If he gave a crap about the Packers, he'd have figured this out before Green Bay retooled their offense for Aaron Rodgers and drafted another quarterback, Brian Brohm. If he gave a crap about the NFL or Green Bay fans, he wouldn't keep them all on puppet strings with his constant innuendos about a comeback. And as for Rodgers...well, it's evident that he doesn't care much about the guy who sat behind him for three seasons, or else he wouldn't have started this. Don't get it twisted - Favre isn't requesting his release because he thinks Rodgers has earned his turn. He isn't requesting it because he believes he has a better chance of winning elsewhere. Favre screwed up by dumping the Packers, and though he now wants back in, the team has moved on to someone else. (Sound familiar?) His only chance of starting is with another squad. And the Packers have every right to choose what team that will be, if any. Favre has no leverage.

ProFootballTalk.com speculates that there might be another noteworthy reason why Thompson's putting his foot down - his own job security:
Favre’s attempt to return complicates matters, significantly. If the Packers tank in 2008, Thompson will be criticized for not allowing Favre to return as the starter. But Thompson also knows that, if he allows Favre to play for anyone else in 2008, and if Favre excels while Aaron Rodgers and/or Brian Brohm and/or Matt Flynn struggle, the decision not to re-embrace Favre could be enough to get Thompson fired.

And so the notion that the Packers would pay Favre a $12 million base salary to sit the bench behind Rodgers is all about Thompson trying to squeeze Favre to stay in Mississippi. Because Thompson knows that, if Favre pushes the issue and shows up for camp and is willing to hold a clipboard for $705,000 per week, Thompson will have to either delay the first post-Favre season to 2009 — or Thompson will have to let Favre go.

Sounds reasonable to me, considering the impossible position Favre's put the Packers in. But the way the media portrays it, Thompson and the Packers will inevitably look like the villain, regardless of what they do.

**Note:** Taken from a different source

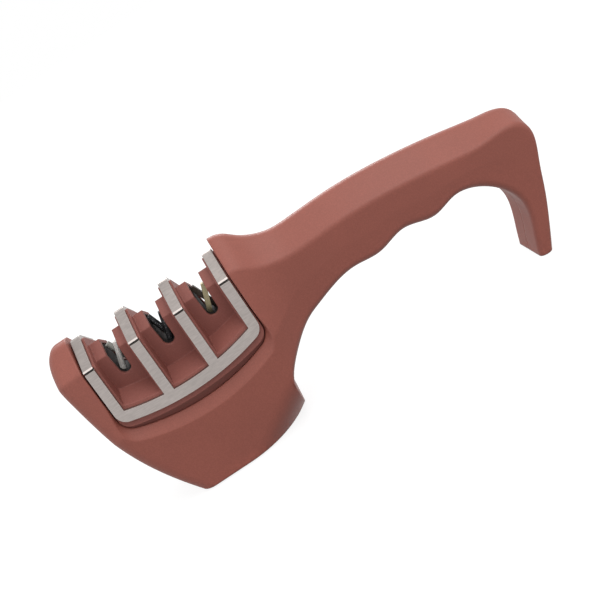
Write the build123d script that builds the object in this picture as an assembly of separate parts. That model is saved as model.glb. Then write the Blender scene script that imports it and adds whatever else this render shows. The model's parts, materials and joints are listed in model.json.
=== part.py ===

I can hear it in the coverage we're getting today - why, oh why won't that mean ol' Pack welcome the Golden Gunslinger God back to Green Bay? I mean, this Rodgers, nice kid and all...but we want to squeeze one more season of glory out of Favre? That these reporters somehow seem to regard Favre as a throwback to a more innocent age of the NFL stupefies me. And the fans? Please. Green Bay still can't let go. But I expect more from the media than a bunch of people who root for the team.

Enough of the lovefest; what Favre will only end up as is a backup to Rodgers, prompting a QB controversy that will tear Green Bay's season apart...or a starter for a random season or two with some team whose uniform he has no business wearing. That's the reality. Is that really better than a season-ending interception?

He has every right to continue his career, but let's be honest about why he's doing it.


  • Within moments of my publishing this post, I learned that Favre may not be relegated to the bench after all:
    we’re told by a source with knowledge of the team’s thinking (but who prefers to remain anonymous due to the sensitivity of the issue) that Favre would have a fair opportunity to unseat Rodgers, and that Favre’s relegation to backup is a reflection not of the team’s desire that he remain unretired, but of the reality that Rodgers and not Favre took the reps with the starting offense for all of the offseason program.

    A significant amount of the coming season’s offense and defense are installed during those T-shirts and shorts sessions. As reported elsewhere (we’re too lazy to look it up right now), the Packers spent the 2008 offseason making tweaks to the offense aimed at tailoring it to Rodgers.

    Thus, the team’s position is that Favre would need to prove that he provides a better option than Rodgers come Week One. If Favre does it, then he’ll be the starter.

    If I'm Aaron Rodgers, I'm requesting a trade. Quietly, but yes. No one should have his career determined by someone else's need for drama.